Antônio Cruz/Agência Brasil
Cunha e Dilma, durante cerimônia do Dia do Exército, em abril: especialista diz que presidente erra em relação ao dirigente da Câmara
OM: Justamente, o senhor acha que o debate no Congresso leva em conta do desconforto que milhões de pessoas expressaram nas ruas, em 2013?

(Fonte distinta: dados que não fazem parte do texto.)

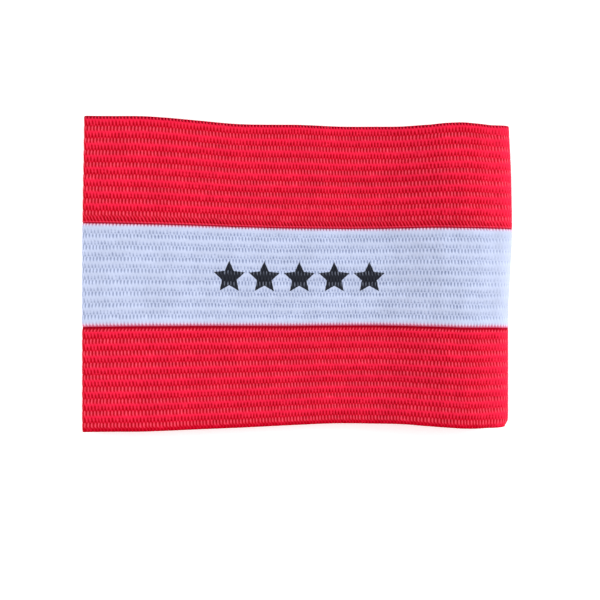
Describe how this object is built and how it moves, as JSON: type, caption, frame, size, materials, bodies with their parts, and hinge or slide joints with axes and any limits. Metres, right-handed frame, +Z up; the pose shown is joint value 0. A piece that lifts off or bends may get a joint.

SM: As manifestações de 2013 têm acelerado o cronograma. Todo mundo quer fazer uma reforma política hoje em nome do clamor popular. Mas há muita má-fé nisso. E acho que os políticos deveriam tomar cuidado. É verdade que a população não entende os debates sobre sistemas de votação, o que é normal, porque são muito complexos e a imprensa não fez o trabalho pedagógico dela. Mas isso não significa que a população não tem expectativas. Ela espera que a reforma moralize a atividade política, e que o pessoal político se preocupe finalmente em dar um horizonte real para Brasil. No entanto, os sinais que ela recebe das autoridades políticas são péssimos, como a construção de um novo anexo do Congresso ou a triplicação do Fundo Partidário, sem qualquer contrapartida. Os deputados estão brincando com fogo, num contexto de crise econômica, de redução do poder aquisitivo e de aumento do desemprego. Isso pode levar a população a um sentimento de rejeição de todas as instituições políticas. A democracia brasileira não merece isso.